Copy out each line of the material in which the word "with" appears.

## BEGIN RAW DATA

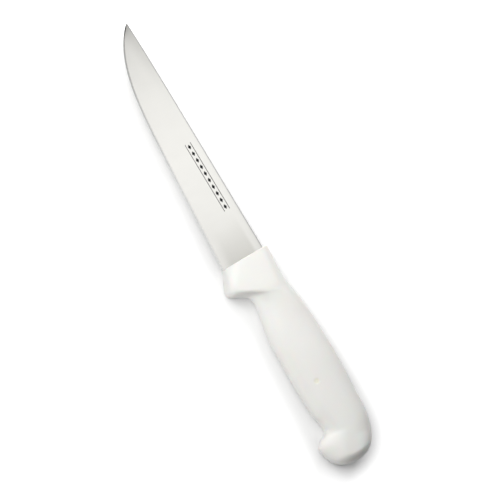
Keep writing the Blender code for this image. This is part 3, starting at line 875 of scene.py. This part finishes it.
def paintHandle(piece):
    piece.data.materials.clear()
    piece.data.materials.append(mouldedPolypropylene())
    piece.data.shade_smooth()
    piece.data.set_sharp_from_angle(angle=math.radians(plasticLook["sharpAngle"]))


print("making the blade")
bladePiece = makeBlade()
paintBlade(bladePiece)
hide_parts("blade")
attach(bladePiece, "root")

print("making the handle")
handlePiece = makeHandle()
paintHandle(handlePiece)
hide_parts("handle")
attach(handlePiece, "root")


# Studio

studio = {
    "floorSize": 4.0,         # m
    "floorDrop": 0.05,        # mm below the knife, so that their faces don't meet
    "floorAlbedo": 0.72,      # how much light the table gives back to the knife
    "floorWhite": 0.95,       # its colour as seen
    "tableGlow": 0.73,        # the table's own light round the knife, as seen
    "openGlow": 1.0,          # and farther out, where the softboxes don't reach
    "openStart": 0.22,        # m from the middle of the knife
    "openEnd": 0.5,
    "paintedShadowReach": 0.05,        # m; how far the knife's painted shadow on that light reaches
    "paintedShadowDark": 0.4,          # openness at which the painted shadow leaves none of that light
    "paintedShadowPower": 2.0,         # how fast the painted shadow deepens with falling openness
    "paintedShadowSamples": 16,
    "ambient": 0.016,         # the room's light on matt surfaces
    "mirrored": 0.776,        # in reflections
    "surround": 1.0,          # and as the background itself
}

# Softboxes: place in metres from the collar, width in metres, power in watts, and
# whether it shows in reflections alone, or else lights matt surfaces alone.
softboxes = {
    # above the blade, on the cutting edge's side
    "keySoftbox": ((0.109, 0.159, 0.390), 0.3, 1.5, False),
    # low and far out on the cutting edge's side
    "bellySoftbox": ((-0.05, 0.435, 0.117), 0.3, 0.62, False),
    # beyond the tip on the spine's side
    "spineSoftbox": ((0.211, -0.261, 0.258), 0.3, 1.33, False),
    # high above, on the spine's side, for the sheen on steel and plastic
    "sheenSoftbox": ((0.119, -0.13, 0.55), 0.24, 0.186, True),
}

camera = {
    "eye": (-0.02406, 0.25320, 0.82636),   # m from the collar
    "target": (0.00248, 0.00715, 0.0),
    "roll": -31.88,           # degrees
    "lens": 108.0,            # mm
    "sensor": 36.0,
    "clip": (0.01, 10.0),     # m
}


def shinyRays(tree):
    # A node that is 1 for rays by reflection or transmission and 0 for others, and the
    # socket that is 1 for the camera's own rays.
    path = addNode(tree, "ShaderNodeLightPath", {}, {})
    shiny = addNode(tree, "ShaderNodeMath", {"operation": "MAXIMUM"}, {
        0: path.outputs["Is Glossy Ray"], 1: path.outputs["Is Transmission Ray"]})
    return shiny, path.outputs["Is Camera Ray"]


def makeFloor():
    # A square table top round the middle of the scene, in the knife's own millimetres.
    reach = studio["floorSize"] / 2
    points = np.array([(-reach, -reach, 0), (reach, -reach, 0), (reach, reach, 0),
                       (-reach, reach, 0)]) / millimetre
    height = cadLow.z / millimetre - studio["floorDrop"]
    points = points - knifeOrigin / millimetre + np.array([0, 0, height])
    floor = makePiece("tableTop", points, [[0, 1, 2, 3]])
    material, tree = newMaterial("whiteTable")
    shiny, fromCamera = shinyRays(tree)
    seen = addNode(tree, "ShaderNodeMath", {"operation": "MAXIMUM"}, {
        0: shiny.outputs[0], 1: fromCamera})
    colour = addNode(tree, "ShaderNodeMapRange", {}, {
        "Value": seen.outputs[0], "To Min": studio["floorAlbedo"],
        "To Max": studio["floorWhite"]})
    diffuse = addNode(tree, "ShaderNodeBsdfDiffuse", {}, {
        "Color": colour.outputs["Result"]})
    # The table's own light is painted darker where something stands close over it: a
    # painted shadow round the knife. It is there for the camera and in reflections and puts
    # no light on matt surfaces.
    samples = {"samples": studio["paintedShadowSamples"]}
    openness = addNode(tree, "ShaderNodeAmbientOcclusion", samples, {
        "Distance": studio["paintedShadowReach"]})
    level = addNode(tree, "ShaderNodeMapRange", {}, {
        "Value": openness.outputs["AO"], "From Min": studio["paintedShadowDark"], "From Max": 1.0})
    curve = addNode(tree, "ShaderNodeMath", {"operation": "POWER"}, {
        0: level.outputs["Result"], 1: studio["paintedShadowPower"]})
    place = addNode(tree, "ShaderNodeTexCoord", {}, {})
    away = addNode(tree, "ShaderNodeVectorMath", {"operation": "LENGTH"}, {
        0: place.outputs["Object"]})
    openLevel = addNode(tree, "ShaderNodeMapRange", {}, {
        "Value": away.outputs["Value"], "From Min": studio["openStart"],
        "From Max": studio["openEnd"], "To Min": studio["tableGlow"],
        "To Max": studio["openGlow"]})
    bright = addNode(tree, "ShaderNodeMath", {"operation": "MULTIPLY"}, {
        0: curve.outputs[0], 1: openLevel.outputs["Result"]})
    glow = addNode(tree, "ShaderNodeMath", {"operation": "MULTIPLY"}, {
        0: seen.outputs[0], 1: bright.outputs[0]})
    emission = addNode(tree, "ShaderNodeEmission", {}, {"Strength": glow.outputs[0]})
    both = addNode(tree, "ShaderNodeAddShader", {}, {
        0: diffuse.outputs[0], 1: emission.outputs[0]})
    addNode(tree, "ShaderNodeOutputMaterial", {}, {"Surface": both.outputs[0]})
    floor.data.materials.append(material)


def makeWorld():
    # A white room: faint on matt surfaces, brighter in reflections, white as background.
    world = bpy.data.worlds.new("studio")
    world.use_nodes = True
    tree = world.node_tree
    tree.nodes.clear()
    shiny, fromCamera = shinyRays(tree)
    onKnife = addNode(tree, "ShaderNodeMapRange", {}, {
        "Value": shiny.outputs[0], "To Min": studio["ambient"],
        "To Max": studio["mirrored"]})
    strength = addNode(tree, "ShaderNodeMapRange", {}, {
        "Value": fromCamera, "To Min": onKnife.outputs["Result"],
        "To Max": studio["surround"]})
    background = addNode(tree, "ShaderNodeBackground", {}, {
        "Color": (1.0, 1.0, 1.0, 1.0), "Strength": strength.outputs["Result"]})
    addNode(tree, "ShaderNodeOutputWorld", {}, {"Surface": background.outputs[0]})
    bpy.context.scene.world = world


def addSoftbox(name, place, size, power, inReflections):
    # A square lamp that looks at the collar and isn't seen itself.
    light = bpy.data.lights.new(name, "AREA")
    light.shape = "SQUARE"
    light.size = size
    light.energy = power
    lamp = bpy.data.objects.new(name, light)
    lamp.location = Vector(place) + Vector(knifeOrigin)
    lamp.rotation_euler = (-Vector(place)).to_track_quat("-Z", "Y").to_euler()
    lamp.visible_camera = False
    lamp.visible_glossy = inReflections
    lamp.visible_diffuse = not inReflections
    bpy.context.scene.collection.objects.link(lamp)


def makeCamera():
    # Looks from the eye to the target, with its up axis turned by the roll from x.
    data = bpy.data.cameras.new("camera")
    data.lens = camera["lens"]
    data.sensor_width = camera["sensor"]
    data.clip_start, data.clip_end = camera["clip"]
    eye = Vector(camera["eye"]) + Vector(knifeOrigin)
    target = Vector(camera["target"]) + Vector(knifeOrigin)
    forward = (target - eye).normalized()
    angle = math.radians(camera["roll"])
    upHint = Vector((math.cos(angle), math.sin(angle), 0.0))
    right = forward.cross(upHint).normalized()
    up = right.cross(forward)
    turn = Matrix((right, up, -forward)).transposed().to_4x4()
    rig = bpy.data.objects.new("camera", data)
    rig.matrix_world = Matrix.Translation(eye) @ turn
    bpy.context.scene.collection.objects.link(rig)
    bpy.context.scene.camera = rig


print("setting up the studio")
makeFloor()
makeWorld()
for name, settings in softboxes.items():
    addSoftbox(name, *settings)
makeCamera()
bpy.context.scene.view_settings.view_transform = "Standard"

print("done")
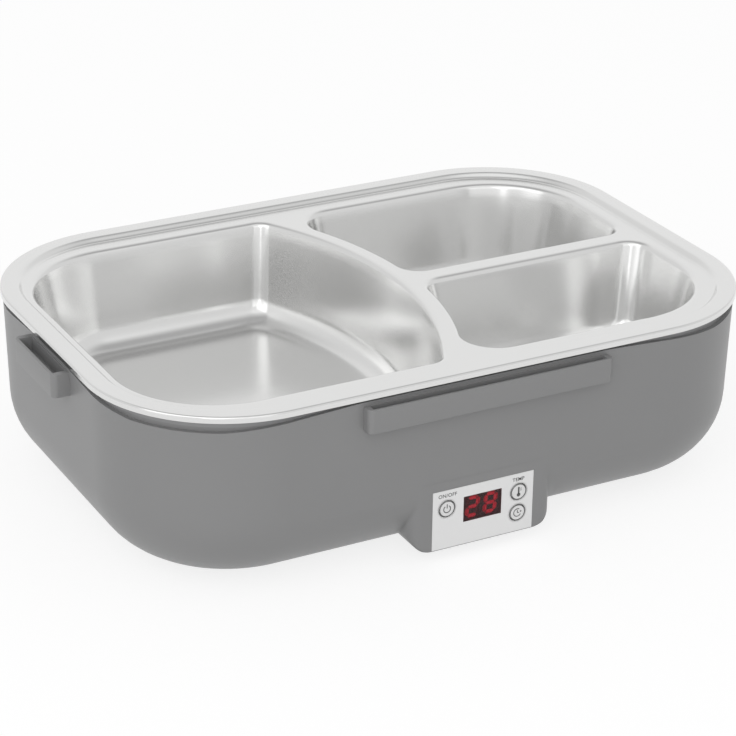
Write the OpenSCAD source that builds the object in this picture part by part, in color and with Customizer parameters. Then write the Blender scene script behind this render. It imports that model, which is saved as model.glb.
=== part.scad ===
// Electric lunch box: a steel food tray with three compartments, seated in a
// heated plastic casing with a small control panel at the foot of its front.
// Millimetres. Origin: centre of the footprint, on the surface it stands on.
// +Z is up and the control panel faces -Y.

/* [Casing] */
// Width of the casing at its rim
casing_w = 248.2; // [236:0.2:270]
// Depth of the casing at its rim
casing_d = 172.4; // [164:0.2:195]
// Radius of the casing's corners in plan
casing_corner_r = 50; // [46:0.5:58]
// Radius between the casing's walls and its underside
casing_fillet_r = 28; // [20:0.5:31]
// Lean of the casing's walls, in degrees
casing_draft = 1.3; // [0.5:0.1:2]
// Wall thickness of the casing
casing_wall = 2.8; // [2:0.1:3.4]
// Depth of the shallow dip in the rim at each corner
rim_dip = 3; // [1:0.1:4]
// Thickness of the rim's outer lip, outside the step that carries the liner
rim_lip_w = 1.5; // [1:0.1:1.7]

/* [Catch ledges] */
// Length of the front and back ledges, which a lid's catches hook under
long_ledge_l = 95; // [60:1:120]
// Length of the two side ledges
side_ledge_l = 36; // [20:1:60]
// Height of a ledge's outer face
ledge_h = 8.8; // [6:0.2:11]
// Distance that the front and back ledges stand out from the casing
long_ledge_reach = 4.2; // [3:0.1:8]
// Distance that the side ledges stand out from the casing
side_ledge_reach = 6.2; // [3:0.1:8]
// Thickness of a ledge's outer wall, in front of its hollow
ledge_wall = 1.2; // [0.8:0.1:1.6]
// Depth of the hollow in a ledge's top
ledge_hollow = 5.2; // [1:0.2:5.4]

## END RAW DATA

§ WRITTEN SOLUTION:
    "paintedShadowPower": 2.0,         # how fast the painted shadow deepens with falling openness
    # Looks from the eye to the target, with its up axis turned by the roll from x.
Write the OpenSCAD source that builds the object in this picture part by part, in color and with Customizer parameters. Then write the Blender scene script behind this render. It imports that model, which is saved as model.glb.
// Electric lunch box: a steel food tray with three compartments, seated in a
// heated plastic casing with a small control panel at the foot of its front.